The restaurant at the White Barn Inn has high open ceilings and exposed beams, and it was from this great vantage point that Cartwright watched the American food scene transform. “I cannot believe food here has changed so much,” he says. “From cosmetic to taste-driven. Now it’s like every street corner in the States has a fantastic restaurant.”

The White Barn Inn is one of only five AAA Five Diamond restaurants in New England, and if Cartwright’s in town he’s usually cooking on the line at service time, “helping or hindering.” He gets the most enjoyment out of classic ingredients and combinations. “If it’s a piece of beef, people want it to taste like a piece of beef. Not a tuna steak.”

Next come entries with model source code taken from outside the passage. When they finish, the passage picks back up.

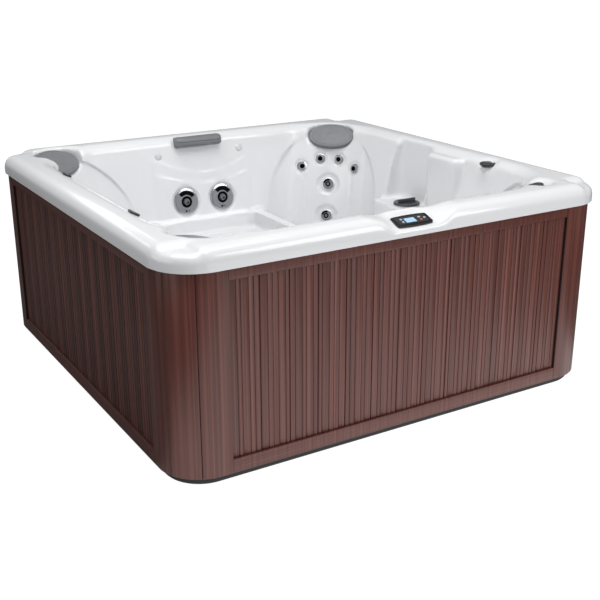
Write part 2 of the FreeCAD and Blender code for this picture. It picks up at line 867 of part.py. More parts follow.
# Supports under the foot well and under the four corner seats
supports = []
quadrants = ((1, 1), (-1, 1), (-1, -1), (1, -1))
seat_levels = ("back_right_level", "back_left_level", "front_left_level", "front_right_level")
for index, ((x_sign, y_sign), level) in enumerate(zip(quadrants, seat_levels)):
    for kind, floor in (("well", "Sizes.well_floor"), ("seat", "Sizes." + level)):
        middle = "Sizes.%s_support" % kind
        supports.append(box(
            "%sSupport%d" % (kind.capitalize(), index),
            "%d * %s - Sizes.support_width / 2" % (x_sign, middle),
            "%d * %s - Sizes.support_width / 2" % (y_sign, middle),
            "Sizes.pan_wall", "Sizes.support_width", "Sizes.support_width",
            floor + " - Sizes.shell_wall - Sizes.pan_wall"))
node("shell_supports", grouped("ShellSupports", supports))

# Cabinet: stile-and-rail panels, grooved inserts and round corner posts
ring_height = size("cabinet_top") - size("cabinet_bottom")
ring = prism(size("cabinet_half"), size("cabinet_corner"), size("cabinet_bottom"), ring_height).cut(
    prism(size("cabinet_half") - size("cabinet_wall"), size("cabinet_corner") - size("cabinet_wall"),
          size("cabinet_bottom"), ring_height))
cabinet_ring = formed("CabinetRing", ring)
panel_reach = "(Sizes.post_line - Sizes.seam / 2)"
panel_space = box("PanelSpace", "-" + panel_reach, "0", "0", panel_reach + " * 2", "Sizes.rim_half",
                  "Sizes.overall_height")
whole_panel = doc.addObject("Part::Common", "WholePanel")
whole_panel.Base = cabinet_ring
whole_panel.Tool = panel_space
insert_depth = "(Sizes.insert_recess + Sizes.slat_thickness)"
insert_space = box(
    "InsertSpace", "-Sizes.insert_half", "Sizes.cabinet_half - " + insert_depth, "Sizes.insert_bottom",
    "Sizes.insert_half * 2", insert_depth + " + Sizes.overrun", "Sizes.insert_top - Sizes.insert_bottom")
panel = less("Panel", whole_panel, [insert_space])
corner_line = "(Sizes.post_line + Sizes.seam / 2)"
corner_space = box("CornerSpace", corner_line, corner_line, "0", "Sizes.rim_half", "Sizes.rim_half",
                   "Sizes.overall_height")
post = doc.addObject("Part::Common", "Post")
post.Base = cabinet_ring
post.Tool = corner_space


def slat_sheet():
    """The grooved insert of one side: a board pattern cut as one comb outline."""
    face = size("cabinet_half") - size("insert_recess")
    half = size("insert_half") - fit
    board = half * 2 / BOARD_COUNT
    points = [(-half, face - size("slat_thickness") + fit), (-half, face)]
    for index in range(BOARD_COUNT):
        start = -half + index * board
        shift = index * 2 % len(SLAT_SHARES)
        shares = SLAT_SHARES[shift:] + SLAT_SHARES[:shift]
        place = start
        for share in shares[:-1]:
            place = place + share * board
            groove = size("groove_width") / 2
            depth = size("groove_depth")
            points.extend(((place - groove, face), (place - groove, face - depth)))
            points.extend(((place + groove, face - depth), (place + groove, face)))
        if index + 1 < BOARD_COUNT:
            seam = start + board
            groove = size("joint_width") / 2
            depth = size("joint_depth")
            points.extend(((seam - groove, face), (seam - groove, face - depth)))
            points.extend(((seam + groove, face - depth), (seam + groove, face)))
    points.extend(((half, face), (half, face - size("slat_thickness") + fit)))
    outline = [Vector(x, y, size("insert_bottom") + fit) for x, y in points]
    height = size("insert_top") - size("insert_bottom") - 2 * fit
    return Part.Face(Part.makePolygon(outline + outline[:1])).extrude(UP * height)


slats = formed("Slats", slat_sheet())
side_names = ("back", "left", "front", "right")
corner_names = ("back_right", "back_left", "front_left", "front_right")
for quarter in range(4):
    side, corner = side_names[quarter], corner_names[quarter]
    node(side + "_panel", turned_copy(side.capitalize() + "Panel", panel, quarter))
    node(side + "_slats", turned_copy(side.capitalize() + "Slats", slats, quarter))
    node(corner + "_post", turned_copy("Post%d" % quarter, post, quarter))

# Pillows: crowned cushions with a rim channel and sewn rings, lying in their seats


def oval_pillow(half_length, half_height):
    """A crowned oval cushion: rings of the crown, stretched to the oval."""
    thickness = size("pillow_thickness") - fit
    points = [Vector(0, 0, fit)]
    for radius_share, height_share in zip(PILLOW_RADIUS_SHARES, PILLOW_HEIGHT_SHARES):
        points.append(Vector(radius_share * half_length, 0, fit + height_share * thickness))
    points.append(Vector(0, 0, fit + thickness))
    profile = Part.Face(Part.makePolygon(points + points[:1]))
    crown = profile.revolve(Vector(), UP, 360)
    stretch = Matrix()
    stretch.scale(1, half_height / half_length, 1)
    return crown.transformGeometry(stretch)


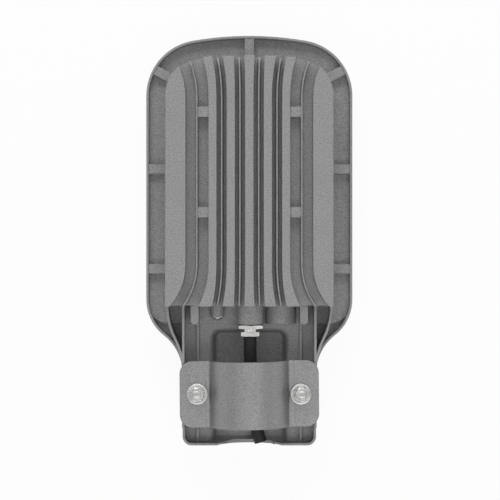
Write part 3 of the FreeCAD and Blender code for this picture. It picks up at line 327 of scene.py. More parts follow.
powderLook = {
    "grainDetail": 3,
    "grainRoughness": 0.62,
    "cloudSize": 38,
    "contrastGain": 4,
    "grainRange": (0.3, 0.7),
    "roughnessRange": (0.64, 0.5)}


def powderGrainGroup():
    # sand-texture powder coat: fine grains that lighten and darken the grey, with bumps to match
    look = powderLook
    group, start, end = newGroup("powderGrain", [
        ("Grey", "NodeSocketColor", (0.28, 0.28, 0.28, 1)),
        ("Grain Size", "NodeSocketFloat", 900.0),
        ("Contrast", "NodeSocketFloat", 0.3),
        ("Cloud", "NodeSocketFloat", 0.06),
        ("Gloss", "NodeSocketFloat", 0.0)], surfaceOutputs)
    link = group.links.new
    place = group.nodes.new("ShaderNodeTexCoord").outputs["Object"]
    grain = noiseNode(group, place, look["grainDetail"], look["grainRoughness"])
    link(start.outputs["Grain Size"], grain.inputs["Scale"])
    cloud = noiseNode(group, place)
    cloud.inputs["Scale"].default_value = look["cloudSize"]
    centred = worked(group, "SUBTRACT", grain.outputs["Fac"], 0.5)
    strength = worked(group, "MULTIPLY", start.outputs["Contrast"], look["contrastGain"])
    speckle = worked(group, "MULTIPLY_ADD", centred, strength, 1)
    drift = worked(group, "SUBTRACT", cloud.outputs["Fac"], 0.5)
    drifted = worked(group, "MULTIPLY_ADD", drift, start.outputs["Cloud"], speckle)
    link(tintedBy(group, start.outputs["Grey"], drifted), end.inputs["Color"])
    rough = ranged(group, grain.outputs["Fac"], *look["grainRange"], *look["roughnessRange"])
    link(worked(group, "SUBTRACT", rough, start.outputs["Gloss"]), end.inputs["Roughness"])
    link(grain.outputs["Fac"], end.inputs["Height"])
    return group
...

What’s he like in the kitchen? “I’m very hard to work for. But I can’t turn everything on its head and get very upset anymore and then walk away. That’s not fair to the team. I try to be just a coach. In summertime when we’re all going 100 miles an hour, the odds are stacked against us. We’re outnumbered. Sometimes I can slip into old-fashioned Jonathan Cartwright.”

In 2007 the White Barn Inn was bought by a conglomerate called the Libra Group, run by a Greek family with offices and holdings all over the world. Cartwright is the chef de cuisine of each of Libra’s eight Grace Hotel restaurants and now spends part of every month on airplanes, moving through time zones. He says he sleeps when he’s taking care of his two young girls and has to put them to bed.

He loves the village of Kennebunk. His girls were born here. His girls ground him. They humble him. So does the talented international kitchen staff that the inn is able to attract. For him, much of the allure of cooking lies in the collaborative dance that his tightly run kitchen performs together every single night. They learn to rely on one another.

“After my first night on the hot line in Sheffield,” he says, “the cycling sadly slipped by the way.” It was replaced by a love of cooking. The link between Cartwright’s two abiding passions is teamwork. “You never win a bike race on your own,” he says. “It’s very similar to a kitchen. Food has been very good to me. I feel so lucky. But you can never cook without a team.”